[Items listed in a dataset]
● ● ● ●
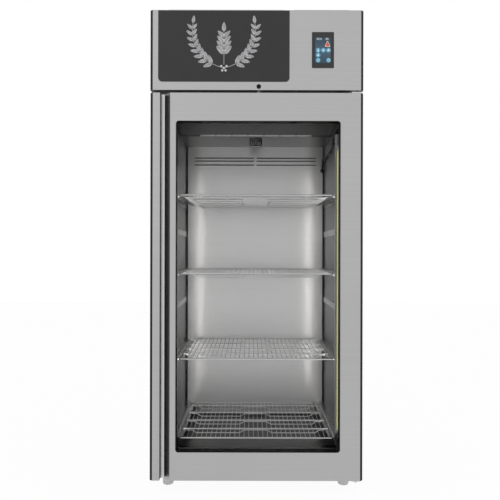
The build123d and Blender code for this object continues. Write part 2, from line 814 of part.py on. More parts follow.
# Condenser on the deck in front of the right-hand louvres
condenser_back = grille_back - casing_sheet - condenser_rear_gap
condenser_front = condenser_back - condenser_depth
condenser_x0 = condenser_centre - condenser_half_width
condenser_x1 = condenser_centre + condenser_half_width
condenser_top = deck_z + condenser_height
condenser_z = deck_z + condenser_height / 2
save(finned_coil(condenser_x0, condenser_x1, condenser_front, condenser_back, deck_z,
                 condenser_top), "condenser")
save(fan_shroud(condenser_x0, condenser_x1, condenser_front, deck_z, condenser_top,
                condenser_z), "condenser_shroud")
save(fan_wheel(condenser_centre, condenser_front, condenser_z), "condenser_fan")

# Evaporator in its insulated housing over the opening in the ceiling
coil_back = evaporator_rear - seat_gap
coil_front = coil_back - coil_depth
coil_half = evaporator_half_width - seat_gap
housing_top = deck_z + housing_height
housing_inner_top = housing_top - housing_wall
evaporator_z = (deck_z + housing_inner_top) / 2
with BuildPart() as evaporator_housing:
    slab(-evaporator_half_width - housing_wall, evaporator_half_width + housing_wall,
         evaporator_front - housing_wall, evaporator_rear + housing_wall, deck_z, housing_top)
    slab(-evaporator_half_width, evaporator_half_width, evaporator_front, evaporator_rear,
         deck_z - overrun, housing_inner_top, Mode.SUBTRACT)
save(evaporator_housing.part, "evaporator_housing")
save(finned_coil(-coil_half, coil_half, coil_front, coil_back, deck_z,
                 housing_inner_top - seat_gap), "evaporator_coil")
save(fan_shroud(-coil_half, coil_half, coil_front, deck_z, housing_inner_top - seat_gap,
                evaporator_z), "evaporator_shroud")
save(fan_wheel(0, coil_front, evaporator_z), "evaporator_fan")

with BuildPart() as fan_motors:
    add(fan_motor(condenser_centre, condenser_front, condenser_z))
    add(fan_motor(0, coil_front, evaporator_z))
save(fan_motors.part, "fan_motors")

# Hermetic compressor on a sprung base plate
compressor_x = compressor_side_gap + compressor_plate_width / 2 - half_width
compressor_setback = grille_back - compressor_rear_gap
plate_z = deck_z + rubber_mount_height
shell_z = plate_z + compressor_plate_sheet
shell_top = shell_z + compressor_height
shell_middle = shell_z + compressor_height / 2
dome_rise = compressor_height / 2 - compressor_dome
with BuildPart() as compressor:
    with BuildSketch(Plane(origin=(compressor_x, level(compressor_setback), shell_middle),
                           x_dir=(1, 0, 0), z_dir=(0, -1, 0))):
        with BuildLine():
            dome = [(compressor_radius - compressor_dome * share,
                     dome_rise + compressor_dome * math.sqrt(1 - (1 - share) ** 2))
                    for share in dome_shares]
            Polyline((0, -weld_band / 2), (compressor_radius + weld_proud, -weld_band / 2),
                     (compressor_radius + weld_proud, weld_band / 2),
                     (compressor_radius, weld_band / 2), *dome, (0, dome[-1][1]), close=True)
        make_face()
        mirror(about=Plane.XZ)
    revolve(axis=Axis((compressor_x, level(compressor_setback), 0), (0, 0, 1)))
save(compressor.part, "compressor")

with BuildPart() as compressor_base:
    slab(compressor_x - compressor_plate_width / 2, compressor_x + compressor_plate_width / 2,
         compressor_setback - compressor_plate_depth / 2,
         compressor_setback + compressor_plate_depth / 2, plate_z, shell_z)
    with Locations((compressor_x, level(compressor_setback),
                    deck_z + rubber_mount_height / 2)):
        with GridLocations(compressor_plate_width - 3 * rubber_mount_radius,
                           compressor_plate_depth - 3 * rubber_mount_radius, 2, 2):
            Cylinder(rubber_mount_radius, rubber_mount_height)
save(compressor_base.part, "compressor_base")

# Copper lines between the compressor, the condenser and the evaporator
port = compressor_radius - compressor_dome - 2 * pipe_radius
pipe_z = housing_top + pipe_bend + pipe_radius
discharge_x = compressor_x + port
suction_x = compressor_x - port
coil_middle = (condenser_front + condenser_back) / 2
liquid_z = deck_z + 2 * pipe_bend
discharge_route = (
    (discharge_x, level(compressor_setback), shell_top),
    (discharge_x, level(compressor_setback), pipe_z),
    (condenser_centre, level(compressor_setback), pipe_z),
    (condenser_centre, level(coil_middle), pipe_z),
    (condenser_centre, level(coil_middle), condenser_top),
)
suction_route = (
    (suction_x, level(compressor_setback), shell_top),
    (suction_x, level(compressor_setback), pipe_z),
    (suction_x, level(evaporator_front), pipe_z),
    (0, level(evaporator_front), pipe_z),
    (0, level(evaporator_front), housing_top),
)
liquid_route = (
    (condenser_x0, level(coil_middle), liquid_z),
    (evaporator_half_width / 2, level(coil_middle), liquid_z),
    (evaporator_half_width / 2, level(evaporator_rear + housing_wall), liquid_z),
)
with BuildPart() as refrigerant_pipes:
    for route in (discharge_route, suction_route, liquid_route):
        with BuildLine() as pipe_path:
            FilletPolyline(*route, radius=pipe_bend)
        with BuildSketch(Plane(origin=pipe_path.line @ 0, z_dir=pipe_path.line % 0)):
            RegularPolygon(pipe_radius, pipe_sides)
        sweep(path=pipe_path.line)
save(refrigerant_pipes.part, "refrigerant_pipes")

# Control box behind the touch panel, and the mains gland in the rear panel
box_front = fascia_back + control_box_front_gap
with BuildPart() as control_box:
    slab(display_x - control_box_width / 2, display_x + control_box_width / 2, box_front,
         box_front + control_box_depth, deck_z, deck_z + control_box_height)
    fillet(control_box.edges().filter_by(Axis.Z), radius=control_box_radius)
save(control_box.part, "control_box")

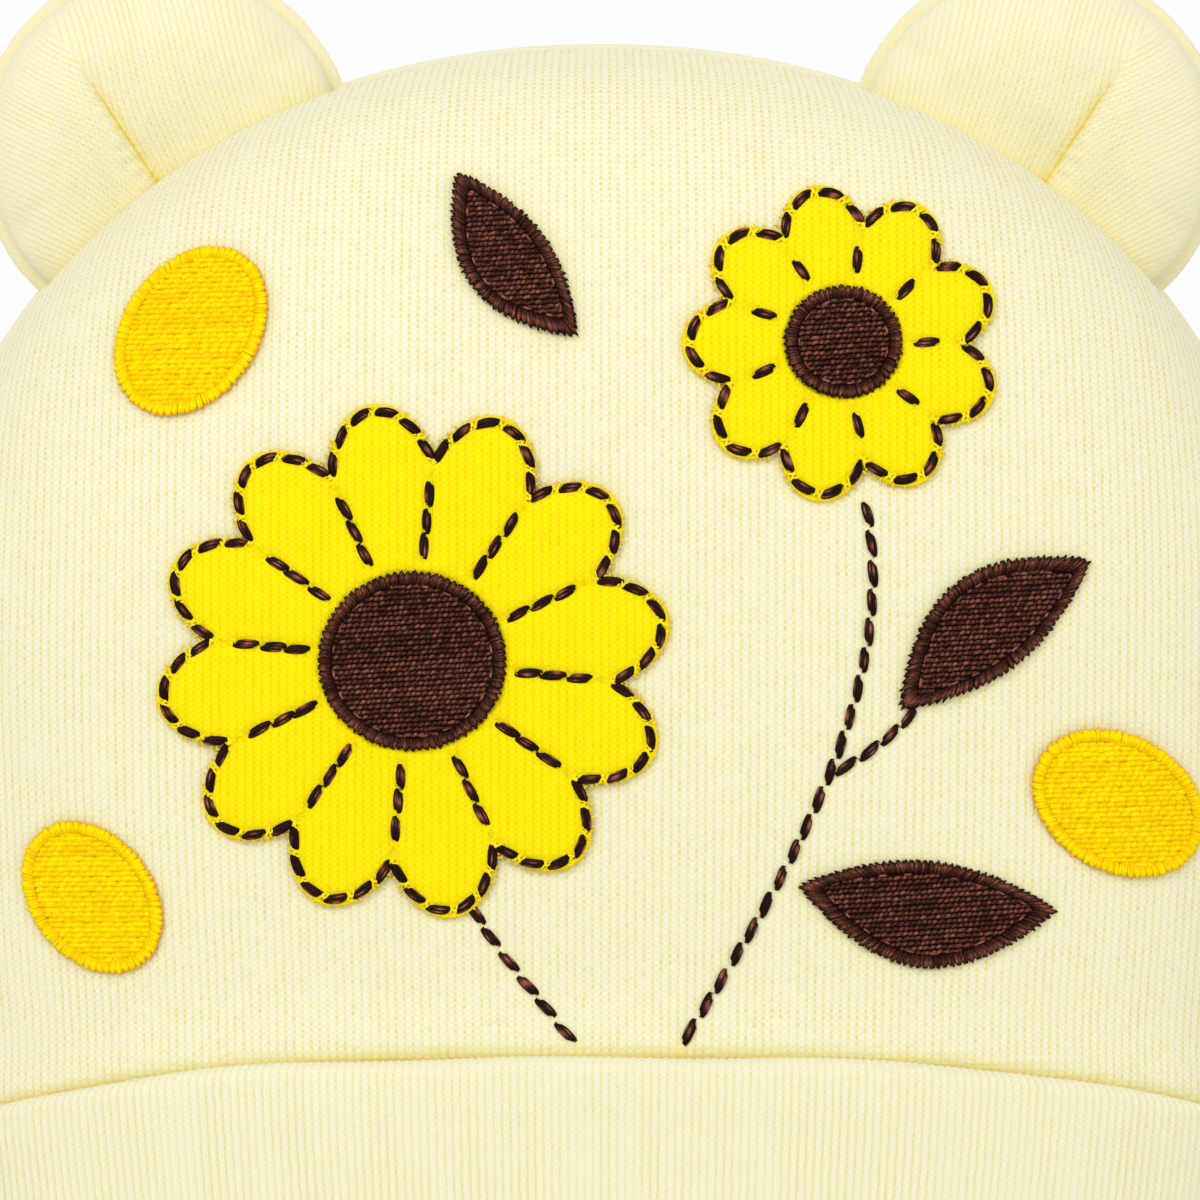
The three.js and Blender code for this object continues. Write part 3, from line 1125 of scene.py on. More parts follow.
@dataclass
class Cuff:
    """The turned-up band: a ring whose section is a tall leg, a fold and a short inner leg."""

    shape: CrownShape
    wall: float = 4.0 * MM
    inner_wall: float = 2.0 * MM
    inner_height: float = 14 * MM
    hem_z: float = HEM_Z
    corner: float = 1.4 * MM
    heel: float = 0.35 * MM
    heel_z: float = 0.3 * MM
    foot: float = 1.1 * MM
    hem_round: float = 0.6 * MM
    leg_steps: int = 9
    fold_steps: int = 8
    wales: int = 400
    per_wale: int = 4
    scallop: float = 0.17 * MM
    fold_band: float = 5 * MM
    sag: float = 0.25 * MM
    belly: float = 0.35 * MM
    rib_height: float = 0.04 * MM
    ripple: float = 0.2 * MM
    ripple_plan: tuple[float, float] = (80 * MM, 40 * MM)
    sag_size: float = 26 * MM
    ripple_size: float = 30 * MM
    side_seam: Ridge = Ridge(0.5 * MM, at=1, width=0.0004)
    outer_leg: Slope = Slope(0.5 * MM, 2 * MM)
    past_inside: Slope = Slope(0.2 * MM, 1.2 * MM)
    rib_depth: Slope = Slope(3 * MM, 12 * MM)
    plain_fold: Slope = Slope(0, 2.2 * MM)

    def build(self, material: bpy.types.Material) -> bpy.types.Object:
        """Models the cuff.

        Args:
            material: The knit.

        Returns:
            The cuff.
        """
        size = self.section(np.array([self.shape.cuff_height])).shape[1]
        stations = self.wales * self.per_wale
        piece = start(Form.GRID, "cuff_knit", stations, size)
        station = np.tile(np.arange(stations + 1), size + 1)
        along = np.repeat(np.arange(size + 1), stations + 1)
        wale = station / self.per_wale
        across, back = self.round(wale)
        mid = self.shape.cuff_height
        top = self.shape.cuff_top(across * self.shape.width_at(mid))
        section = self.section(top[: stations + 1])
        section = np.concatenate([section, section[:, :1]], axis=1)
        out, z = section[station, along].T
        length = self.length_along(section)[station, along]
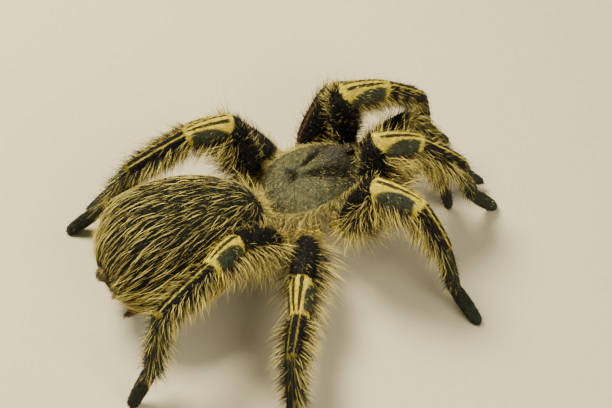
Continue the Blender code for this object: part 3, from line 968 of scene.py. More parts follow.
def markings(paint):
    """The coat's colours by place: the same on the skin and on the tufts."""
    sine, cosine, share = paint.mark("place")
    femur, patella, tibia = paint.mark("limbs")
    foot, tan, abdomen = paint.mark("others")
    turn = paint.add("ShaderNodeMath", {"operation": "ARCTAN2"}, sine, cosine)
    angle = abs(turn)
    wobble = (paint.spots(0.9, 1.0) - 0.5) * 0.16
    patches = paint.spots(0.7, 3.0)
    gold_tone = paint.mix(patches.above(0.35, 0.7), GOLD, PALE_GOLD)
    angle = angle + wobble
    colour = paint.mix(angle.above(1.9, 2.7) * 0.6, VELVET, RUSSET)
    # Femur: velvet, a pale band at its root, and on the second legs a thin orange line down the back.
    line = (1.0 - abs(angle - 0.05).above(0.03, 0.1)) * share.above(0.05, 0.15) * share.below(0.85, 0.95)
    colour = paint.mix(femur.above(0.6, 0.9) * line * 0.35, colour, ORANGE)
    colour = paint.mix(femur.above(0.1, 0.4) * share.below(0.05, 0.15) * 0.75, colour, DULL_GOLD)
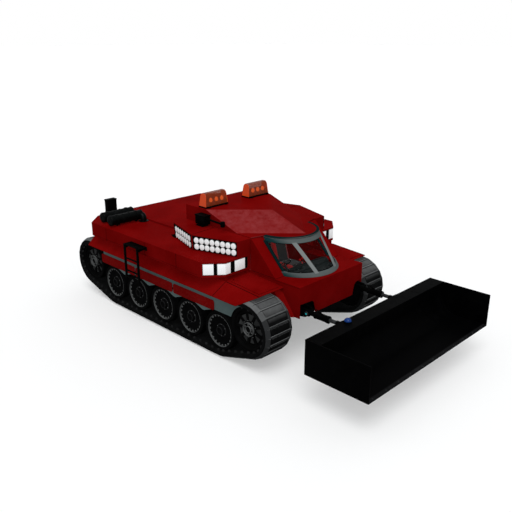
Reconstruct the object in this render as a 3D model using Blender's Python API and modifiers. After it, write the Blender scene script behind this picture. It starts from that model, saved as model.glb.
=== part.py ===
"""Tracked snow groomer with a front bucket blade: a Blender model of separate pieces.

Metres, +X forward, +Y left, +Z up. Inside this file x is counted from the rear road wheel's
axle and y from the middle plane between the tracks; MIDDLE moves it all so that the origin
lies under the middle of the whole machine, on the ground.
"""
import math

import bmesh
import bpy
from mathutils import Matrix, Vector

for old in list(bpy.data.objects):
    bpy.data.objects.remove(old, do_unlink=True)

# General gaps
GAP = 0.0003            # between pieces that touch
SHEET = 0.016           # hull sheet
PLATE = 0.022           # frame plate

# Running gear
ROAD_X = (0.0, 1.0, 2.0, 3.0, 4.0)
ROAD_Z = 0.595
REAR_Z, FRONT_Z = 0.922, 0.919
END_BELT_R = 0.632
BELT_T = 0.150
BELT_GAP = 0.0004
BEND_EASE = 0.0016       # the belt's inside stands this much further out where it bends
ROAD_R = ROAD_Z - BELT_T - BELT_GAP
END_R = END_BELT_R - BELT_T - BELT_GAP
FRONT_SPACE, REAR_SPACE = 0.005, 0.119   # from the end wheels to the nearest road wheels
FRONT_X = ROAD_X[-1] + math.sqrt((ROAD_R + END_R + FRONT_SPACE) ** 2 - (FRONT_Z - ROAD_Z) ** 2)
REAR_X = ROAD_X[0] - math.sqrt((ROAD_R + END_R + REAR_SPACE) ** 2 - (REAR_Z - ROAD_Z) ** 2)
BELT_TOP = FRONT_Z + END_BELT_R
TRACK_OUT, TRACK_IN = 2.023, 1.248
SHOE_CHAMFER = 0.084
SHOES = 78
GROOVE = 0.040
WHEEL_FACE = 1.955
AXLE_R = 0.06

# Tub between the tracks
TUB_Y = 1.20
TUB_LOW, TUB_TOP = 0.70, BELT_TOP + 0.139
TUB_REAR, TUB_FRONT = REAR_X - 0.307, FRONT_X + 0.177
CAB_REAR = 3.05

# Nose and cab
NOSE_Y = 1.065
NOSE_FRONT = 5.497
NOSE_LOW, NOSE_TOP = 1.075, BELT_TOP + 0.215
WALL_X = 4.070
FENDER_Z = BELT_TOP + 0.164
FENDER_TIP_Z = BELT_TOP + 0.104
FENDER_Y = TRACK_OUT - 0.223
APRON_Y, APRON_Z = TRACK_OUT + 0.107, BELT_TOP - 0.089
APRON_FRONT, FENDER_FRONT = FRONT_X - 0.170, FRONT_X + 0.177
FENDER_SKIN = 0.014
HATCH_X = (WALL_X + 0.100, FENDER_FRONT - 0.090)
HATCH_Y = (1.170, FENDER_Y - 0.100)
HATCH_RIM = 0.020
SILL_Z = FENDER_Z + 0.095

# Deck, upper block and roof
DECK_Z = SILL_Z + 0.340
DECK_Y = TRACK_OUT + 0.167
DECK_REAR = -0.930
BLOCK_Z = DECK_Z + 0.350
ROOF_Z = BLOCK_Z + 0.360
ROOF_Y = 1.060
ROOF_REAR = 1.910
LID_REAR, LID_FRONT, LID_Y = -0.700, 1.820, 1.040

# Windscreen: a ruled bubble between a low arc and a high arc
LOW_ARC = (4.580, 0.850, NOSE_TOP)
HIGH_ARC = (4.120, 0.740, BLOCK_Z - SHEET)
RING = 0.085 / (HIGH_ARC[2] - LOW_ARC[2])   # the rings' height as a share of the bubble's
SLOPE_TOP_X = 4.085
SLOPE = 0.985

# Blade and its arms
PIVOT_X, PIVOT_Z = 5.640, 1.225
TILT_X, TILT_Z = 6.470, 1.225
ARM_Y = 0.922
PIN_R = 0.034
PIN_GAP = 0.00005
PIN_SIDES = 10
BLADE_REAR, BLADE_FRONT = 6.595, 8.032
BLADE_Y = 2.178
BLADE_LOW, BLADE_TOP = 0.680, 1.401
BLADE_FLANGE = 0.349
BLADE_T = 0.026

# Boarding ladder on the right side
LADDER_X = (1.250, 1.750)
LADDER_Y = DECK_Y + 0.205
LADDER_LOW, LADDER_TOP = 1.195, DECK_Z - 0.130
RUNGS = (1.240, 1.400, 1.700)

REAR_END = REAR_X - END_BELT_R
MIDDLE = Vector(((BLADE_FRONT + REAR_END) / 2, (DECK_Y - LADDER_Y - 0.02) / 2, 0.0))

parts = bpy.data.collections.new("snow_groomer")
cutters = bpy.data.collections.new("cutters")
bpy.context.scene.collection.children.link(parts)
bpy.context.scene.collection.children.link(cutters)


def material(name, colour, rough, metal=0.0, alpha=1.0):
    """A Principled material with one colour."""
    mat = bpy.data.materials.new(name)
    mat.use_nodes = True
    node = mat.node_tree.nodes["Principled BSDF"]
    node.inputs["Base Color"].default_value = (*colour, 1.0)
    node.inputs["Roughness"].default_value = rough
    node.inputs["Metallic"].default_value = metal
    node.inputs["Alpha"].default_value = alpha
    mat.diffuse_color = (*colour, alpha)
    return mat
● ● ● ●
◆ **DIRECTIONS FOR THIS TASK**: Retype, in the same exact form, the lines of the material above from the line holding "Reconstruct the object" through the line holding "PLATE = 0.022".

◆ **IN RESPONSE**:
Reconstruct the object in this render as a 3D model using Blender's Python API and modifiers. After it, write the Blender scene script behind this picture. It starts from that model, saved as model.glb.
=== part.py ===
"""Tracked snow groomer with a front bucket blade: a Blender model of separate pieces.

Metres, +X forward, +Y left, +Z up. Inside this file x is counted from the rear road wheel's
axle and y from the middle plane between the tracks; MIDDLE moves it all so that the origin
lies under the middle of the whole machine, on the ground.
"""
import math

import bmesh
import bpy
from mathutils import Matrix, Vector

for old in list(bpy.data.objects):
    bpy.data.objects.remove(old, do_unlink=True)

# General gaps
GAP = 0.0003            # between pieces that touch
SHEET = 0.016           # hull sheet
PLATE = 0.022           # frame plate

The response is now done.